O velho político tinha um hábito incomum, quando precisava demitir algum auxiliar já visado pelos rumores da “Rádio Corredor”. Ele próprio redigia cartas anônimas remetidas para si mesmo, como se alguém de fora estivesse denunciando um subordinado, criando uma versão mais “tangível” do ghostwriter.
Imponente naquela mesa sempre limpa, sinal de objetividade, convocava o suspeito, apresentava os libelos epistolares e, com aparente casualidade, abordava a pasta e os serviços. Tocava nos pontos sensíveis e observava a reação.
Embora não fosse intelectual, o velho político redigia as cartas com astúcia e simplicidade, escolhendo palavras que soavam convincentes e provocavam o efeito desejado. Não lhe movia o gosto literário, mas a habilidade prática de usar o texto como arma política. Era um homem hábil e, sobretudo, um amigo leal, capaz de conciliar dureza e camaradagem com rara destreza. Para evitar o cotejo investigatório elucidativo, especialmente sobre o estilo, a carta era exibida, mas não entregue à posse.
Costumava escrever essas cartas deitado em uma rede, na varanda de uma casa à beira-mar. Enquanto a brisa vinha do oceano, fitava o horizonte e pensava na família do acusado. Sentia pesar, mas sabia que precisava ser firme e honesto. O balanço da rede marcava o ritmo das palavras: compassivas, mas duras; humanas, mas inegociáveis.
Naqueles tempos, circulavam também uns tais boletins eleitorais — igualmente anônimos, cheios de insinuações — cuja lavra muitos atribuíam a intelectuais da cidade. Era comum que se lhes creditasse a autoria de boa parte das cartas que o velho político utilizava. Ele alimentava a versão com gestos e olhares, mas sem nunca confirmar, mantendo o mistério que lhe favorecia.
À terceira carta, o tom mudava: a audiência tornava-se grave e direta. O velho expunha suas verdadeiras intenções, abrindo espaço para o contraditório. De tão poucas, as absolvições credenciavam os acusados ao grau de probidade, imunizando-os.
Como defesa, geralmente se alegava que as denúncias eram fruto de pecados — inveja, rancor, cobiça — de rivais ou desafetos. As emotivas lágrimas eram más advogadas; o arroubo da petulância, ainda pior. Apenas a surpresa genuína, quando bem documentada, salvava alguns. E assim, paixões e quedas se resolviam em poucos passos. Afinal, dizia-se, o julgamento que condena ao inferno é processado no céu.

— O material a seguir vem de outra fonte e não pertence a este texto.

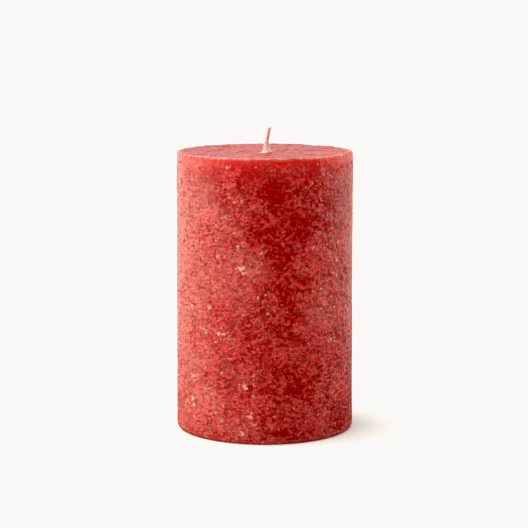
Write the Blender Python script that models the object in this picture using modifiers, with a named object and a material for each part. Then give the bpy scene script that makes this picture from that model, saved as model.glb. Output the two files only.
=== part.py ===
"""A rustic pillar candle, as it comes apart on a bench: the moulded wax pillar, the primed wick that
runs through its bore, the wax seal that closes the bore round the wick's foot, and the tinplate tab
that the wick's lower end is crimped into and that sits in a recess in the pillar's base.

Metres, +Z up. The origin is the centre of the base, where the candle rests.
The wick leans towards +X. Nothing on a candle moves, so there are no joint axes.
"""

import math

import bmesh
import bpy

# --- Driving dimensions ---------------------------------------------------------------------------
# The wax pillar
PILLAR_HEIGHT = 0.110
BASE_DIAMETER = 0.070
MOULD_DRAFT = math.radians(0.2)  # each side leans in towards the top, so that the mould lets go
TOP_EDGE_RADIUS = 0.0008
BASE_EDGE_RADIUS = 0.0015
DISH_DEPTH = 0.0008  # the top face sinks towards the wick, because the wax shrinks as it sets

# The wick
WICK_DIAMETER = 0.0016
WICK_STANDOUT = 0.0092  # its tip above the pillar's top edge
WICK_LEAN = math.radians(11.0)
WICK_BEND_LENGTH = 0.0038  # the height over which it goes from upright to leaning
WICK_BEND_DEPTH = 0.0010  # how far below the bottom of the dish the bend starts

# The wax seal round the wick's foot
SEAL_FOOT_WALL = 0.0010  # the wax round the bore's width, at the face of the dish
SEAL_HEIGHT = 0.0042  # above the bottom of the dish
SEAL_PLUG_DEPTH = 0.0008  # below it, in its seat
SEAL_LIP = 0.0002  # the wall left at its upper end

# The tinplate wick tab
TAB_DIAMETER = 0.0200
TAB_THICKNESS = 0.0003
TAB_NECK_HEIGHT = 0.0060  # above the disc
TAB_NECK_FILLET = 0.0006
TAB_BEAD_HEIGHT = 0.0003
TAB_BEAD_WIDTH = 0.0020
TAB_BEAD_PLACE = 0.65  # of the way from the neck to the rim
TAB_LIFT = 0.0003  # the disc's underside above the surface that the candle stands on

# The gap between pieces that touch on the real candle
GAP = 0.0003

# How finely the round shapes are divided
PILLAR_STEPS = 96
SMALL_STEPS = 36
WICK_BEVEL_RESOLUTION = 4
EDGE_STEPS = 4
DISH_STEPS = 8
FLARE_STEPS = 6
BEAD_STEPS = 8
BEND_STEPS = 6
SMOOTH_ANGLE = math.radians(35.0)
WELD_DISTANCE = 0.00002

# --- Places worked out from them ------------------------------------------------------------------
BASE_RADIUS = BASE_DIAMETER / 2
WICK_RADIUS = WICK_DIAMETER / 2
BORE_RADIUS = WICK_RADIUS + GAP
DISH_BOTTOM_Z = PILLAR_HEIGHT - DISH_DEPTH
WICK_TIP_Z = PILLAR_HEIGHT + WICK_STANDOUT
BEND_START_Z = DISH_BOTTOM_Z - WICK_BEND_DEPTH

SEAL_RADIUS = BORE_RADIUS + SEAL_FOOT_WALL
SEAL_SEAT_RADIUS = SEAL_RADIUS + GAP
SEAL_BOTTOM_Z = DISH_BOTTOM_Z - SEAL_PLUG_DEPTH
SEAL_SEAT_Z = SEAL_BOTTOM_Z - GAP
SEAL_TOP_Z = DISH_BOTTOM_Z + SEAL_HEIGHT

TAB_RADIUS = TAB_DIAMETER / 2
TAB_FACE_Z = TAB_LIFT + TAB_THICKNESS
TAB_NECK_RADIUS = BORE_RADIUS + TAB_THICKNESS
TAB_NECK_Z = TAB_FACE_Z + TAB_NECK_HEIGHT
RECESS_RADIUS = TAB_RADIUS + GAP
RECESS_Z = TAB_FACE_Z + TAB_BEAD_HEIGHT + GAP
COUNTERBORE_RADIUS = TAB_NECK_RADIUS + TAB_NECK_FILLET + GAP
COUNTERBORE_Z = TAB_NECK_Z + GAP


def side_radius(z):
    """The pillar's radius at a height, from the base up its drafted side."""
    return BASE_RADIUS - z * math.tan(MOULD_DRAFT)


def dish_z(radius):
    """The height of the top face at a distance from the axis."""
    share = radius / side_radius(PILLAR_HEIGHT)
    return DISH_BOTTOM_Z + DISH_DEPTH * share**2


def wick_offset(z):
    """How far the wick's centre line has moved along +X at a height: upright, then a bend, then straight."""
    slope = math.tan(WICK_LEAN)
    rise = z - BEND_START_Z
    if rise <= 0:
        return 0.0
    if rise < WICK_BEND_LENGTH:
        return slope * rise**2 / (2 * WICK_BEND_LENGTH)
    return slope * (rise - WICK_BEND_LENGTH / 2)


def arc(centre_x, centre_z, radius, start, end, steps):
    """Points on an arc in the profile plane. Angles are in degrees, 0 along +X and 90 along +Z."""
    angles = [math.radians(start + (end - start) * i / steps) for i in range(steps + 1)]
    return [(centre_x + radius * math.cos(a), centre_z + radius * math.sin(a)) for a in angles]


# --- Scene helpers --------------------------------------------------------------------------------
def clear_scene():
    for obj in list(bpy.data.objects):
        bpy.data.objects.remove(obj, do_unlink=True)


def new_collection(name):
    collection = bpy.data.collections.new(name)
    bpy.context.scene.collection.children.link(collection)
    return collection


def plain_material(name, colour, roughness, metallic=0.0):
    material = bpy.data.materials.new(name)
    material.use_nodes = True
    shader = material.node_tree.nodes["Principled BSDF"]
    shader.inputs["Base Color"].default_value = (*colour, 1.0)
    shader.inputs["Roughness"].default_value = roughness
    shader.inputs["Metallic"].default_value = metallic
    return material


def solid_mesh(obj):
    """The object's mesh with its modifiers or its bevel made real, its seams welded and its round faces smooth."""
    graph = bpy.context.evaluated_depsgraph_get()
    mesh = bpy.data.meshes.new_from_object(obj.evaluated_get(graph))
    shape = bmesh.new()
    shape.from_mesh(mesh)
    bmesh.ops.remove_doubles(shape, verts=shape.verts, dist=WELD_DISTANCE)
    shape.to_mesh(mesh)
    shape.free()
    mesh.shade_smooth()
    mesh.set_sharp_from_angle(angle=SMOOTH_ANGLE)
    return mesh


def finished(name, rough, material, collection):
    """Swaps a working object for one that holds its finished mesh."""
    rough.name = name + "_working"
    bpy.context.view_layer.update()
    obj = bpy.data.objects.new(name, solid_mesh(rough))
    obj.matrix_world = rough.matrix_world
    obj.data.name = name
    obj.data.materials.clear()
    obj.data.materials.append(material)
    collection.objects.link(obj)
    bpy.data.objects.remove(rough, do_unlink=True)
    return obj


def turned(profile, closed, steps, collection):
    """A profile in the XZ plane, turned once about Z. It runs down its outer side, from top to bottom."""
    mesh = bpy.data.meshes.new("profile")
    points = [(x, 0.0, z) for x, z in profile]
    edges = [(i, i + 1) for i in range(len(points) - 1)]
    if closed:
        edges.append((len(points) - 1, 0))
    mesh.from_pydata(points, edges, [])
    obj = bpy.data.objects.new("profile", mesh)
    collection.objects.link(obj)
    screw = obj.modifiers.new("turn", "SCREW")
    screw.axis = "Z"
    screw.angle = 2 * math.pi
    screw.steps = steps
    screw.render_steps = steps
    screw.use_merge_vertices = True
    screw.merge_threshold = WELD_DISTANCE
    return obj


# --- The pieces -----------------------------------------------------------------------------------
def wax_pillar(material, collection):
    """The moulded pillar: drafted side, rounded edges, dished top with the seal's seat, a bore for the wick
    that widens for the tab's neck, and the recess in the base that the tab's disc sits in."""
    top_radius = side_radius(PILLAR_HEIGHT)
    foot_radius = side_radius(BASE_EDGE_RADIUS)
    profile = arc(
        top_radius - TOP_EDGE_RADIUS, PILLAR_HEIGHT - TOP_EDGE_RADIUS, TOP_EDGE_RADIUS, 90, 0, EDGE_STEPS
    )
    profile += arc(foot_radius - BASE_EDGE_RADIUS, BASE_EDGE_RADIUS, BASE_EDGE_RADIUS, 0, -90, EDGE_STEPS)
    profile += [
        (RECESS_RADIUS, 0.0),
        (RECESS_RADIUS, RECESS_Z),
        (COUNTERBORE_RADIUS, RECESS_Z),
        (COUNTERBORE_RADIUS, COUNTERBORE_Z),
        (BORE_RADIUS, COUNTERBORE_Z),
        (BORE_RADIUS, SEAL_SEAT_Z),
        (SEAL_SEAT_RADIUS, SEAL_SEAT_Z),
    ]
    dish_width = top_radius - TOP_EDGE_RADIUS - SEAL_SEAT_RADIUS
    for i in range(DISH_STEPS):
        radius = SEAL_SEAT_RADIUS + dish_width * i / DISH_STEPS
        profile.append((radius, dish_z(radius)))
    rough = turned(profile, True, PILLAR_STEPS, collection)
    return finished("wax_pillar", rough, material, collection)


def wick(material, collection):
    """The primed cotton cord, from the tab's underside to its leaning tip."""
    bend_end_z = BEND_START_Z + WICK_BEND_LENGTH
    heights = [TAB_LIFT]
    heights += [BEND_START_Z + WICK_BEND_LENGTH * i / BEND_STEPS for i in range(BEND_STEPS)]
    heights += [bend_end_z, WICK_TIP_Z]

    curve = bpy.data.curves.new("wick_line", "CURVE")
    curve.dimensions = "3D"
    curve.bevel_depth = WICK_RADIUS
    curve.bevel_resolution = WICK_BEVEL_RESOLUTION
    curve.use_fill_caps = True
    spline = curve.splines.new("POLY")
    spline.points.add(len(heights) - 1)
    for point, z in zip(spline.points, heights):
        point.co = (wick_offset(z), 0.0, z, 1.0)
    rough = bpy.data.objects.new("wick_line", curve)
    collection.objects.link(rough)
    return finished("wick", rough, material, collection)


def wick_seal(material, collection):
    """The wax that climbs the wick's foot: a plug in its seat, and above it a flare that thins out up the
    wick. It is turned upright and then sheared, so that it leans with the wick inside it."""
    lip_radius = BORE_RADIUS + SEAL_LIP
    profile = []
    for i in range(FLARE_STEPS + 1):
        share = i / FLARE_STEPS  # from the lip down to the face of the dish
        radius = lip_radius + (SEAL_RADIUS - lip_radius) * share**2
        profile.append((radius, SEAL_TOP_Z - SEAL_HEIGHT * share))
    profile += [
        (SEAL_RADIUS, SEAL_BOTTOM_Z),
        (BORE_RADIUS, SEAL_BOTTOM_Z),
    ]
    # The hole has the flare's own heights, so that it bends where the wick does.
    profile += [(BORE_RADIUS, z) for _, z in reversed(profile[: FLARE_STEPS + 1])]
    rough = turned(profile, True, SMALL_STEPS, collection)
    seal = finished("wick_seal", rough, material, collection)
    for vertex in seal.data.vertices:
        vertex.co.x += wick_offset(vertex.co.z)
    return seal


def wick_tab(material, collection):
    """The pressed tinplate tab: a neck round the wick's lower end, a fillet, and a disc with a stiffening bead.
    The profile is the upper skin, and the sheet's thickness goes under it."""
    fillet_end = TAB_NECK_RADIUS + TAB_NECK_FILLET
    profile = [(TAB_NECK_RADIUS, TAB_NECK_Z)]
    profile += arc(fillet_end, TAB_FACE_Z + TAB_NECK_FILLET, TAB_NECK_FILLET, 180, 270, EDGE_STEPS)
    bead_middle = fillet_end + (TAB_RADIUS - fillet_end) * TAB_BEAD_PLACE
    for i in range(BEAD_STEPS + 1):
        share = i / BEAD_STEPS
        rise = TAB_BEAD_HEIGHT * (1 - math.cos(2 * math.pi * share)) / 2
        profile.append((bead_middle + TAB_BEAD_WIDTH * (share - 0.5), TAB_FACE_Z + rise))
    profile.append((TAB_RADIUS, TAB_FACE_Z))
    rough = turned(profile, False, SMALL_STEPS, collection)
    sheet = rough.modifiers.new("sheet", "SOLIDIFY")
    sheet.thickness = TAB_THICKNESS
    sheet.offset = -1.0
    sheet.use_even_offset = True
    return finished("wick_tab", rough, material, collection)


def build():
    clear_scene()
    candle = new_collection("pillar_candle")
    wax = plain_material("dyed_wax", (0.42, 0.012, 0.014), 0.5)
    cotton = plain_material("waxed_cotton", (0.74, 0.36, 0.32), 0.7)
    tinplate = plain_material("tinplate", (0.66, 0.65, 0.62), 0.35, metallic=1.0)
    wax_pillar(wax, candle)
    wick(cotton, candle)
    wick_seal(wax, candle)
    wick_tab(tinplate, candle)


build()
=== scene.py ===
# %% [markdown]
# # A rustic pillar candle
# A moulded block of red wax, a braided wick, the flare of wax at the wick's foot, and a small tin tab
# under the base. The plain model of these four pieces comes first, and everything below dresses it:
# each piece gets its fine surface as real geometry, and then a material that varies over it.

# %% The plain model
import math

import bpy
import numpy as np
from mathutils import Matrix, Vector, noise


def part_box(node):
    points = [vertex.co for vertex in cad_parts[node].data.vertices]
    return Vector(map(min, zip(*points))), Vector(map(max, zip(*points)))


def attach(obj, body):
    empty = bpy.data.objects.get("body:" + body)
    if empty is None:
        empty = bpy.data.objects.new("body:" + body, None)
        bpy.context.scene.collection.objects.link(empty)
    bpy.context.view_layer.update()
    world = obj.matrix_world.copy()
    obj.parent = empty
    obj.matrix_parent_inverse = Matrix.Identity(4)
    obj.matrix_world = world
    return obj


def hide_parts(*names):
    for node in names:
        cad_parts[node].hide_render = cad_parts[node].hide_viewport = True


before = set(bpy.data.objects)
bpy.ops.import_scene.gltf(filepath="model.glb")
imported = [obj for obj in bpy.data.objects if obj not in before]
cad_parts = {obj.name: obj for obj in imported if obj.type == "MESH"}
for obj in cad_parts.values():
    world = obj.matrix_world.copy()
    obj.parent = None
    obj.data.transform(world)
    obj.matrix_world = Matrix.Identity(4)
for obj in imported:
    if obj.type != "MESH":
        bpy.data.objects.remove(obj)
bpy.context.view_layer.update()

MM = 0.001
FULL_TURN = 2 * math.pi
print("pieces in the plain model:", ", ".join(sorted(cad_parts)))

# %% [markdown]
# ## Sizes
# Nothing is measured by eye here. The plain model knows how tall and wide each piece is, so the sizes
# are read from its boxes. Only what a box can't tell, such as how far the wick leans, is written out.

# %% Sizes read from the plain model
pillar_low, pillar_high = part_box("wax_pillar")
tab_low, tab_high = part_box("wick_tab")
wick_low, wick_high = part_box("wick")
seal_low, seal_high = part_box("wick_seal")

candle_height = pillar_high.z
base_radius = pillar_high.x
wick_radius = wick_high.y
tab_radius = tab_high.x
FIT_GAP = 0.3 * MM
bore_radius = wick_radius + FIT_GAP
print(f"candle {2000 * base_radius:.1f} mm across and {1000 * candle_height:.1f} mm tall")

# %% [markdown]
# ## Noise
# Wax sets unevenly, and the marks that this leaves are random but smooth. Blender's noise functions
# give a value for any point in space, so a pattern made with them runs round the candle without a
# seam, and it comes out the same each time the file is run.


# %% Noise helpers
def smooth_step(low, high, value):
    """0 below low, 1 above high, and an easy curve between them."""
    share = np.clip((value - low) / (high - low), 0, 1)
    return share * share * (3 - 2 * share)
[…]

Poucos conheciam o método, até que corregedorias, conselhos de contas e auditorias assumiram o papel. Não se sabe se com igual eficácia.
Bartolomeu Marinardo da Fonseca Silva dizia, repetindo Allyrio Wanderley: “O povo é o pseudônimo da irresponsabilidade”. Eu acrescento: … também da impunidade e do anonimato. Por isso se falava: O povo tá dizendo.
A família, avaliando o espólio e sem saber que destino dar ao relicário dessas cartas, lançou-o ao fogo. O papel das letras e palavras voltou em misterioso fumo ao abrigo eterno. O de cujus, sem intenção burocrática ou memorial, deixou, sem querer, ao folclore político, um legado que hoje caberia em aulas de compliance.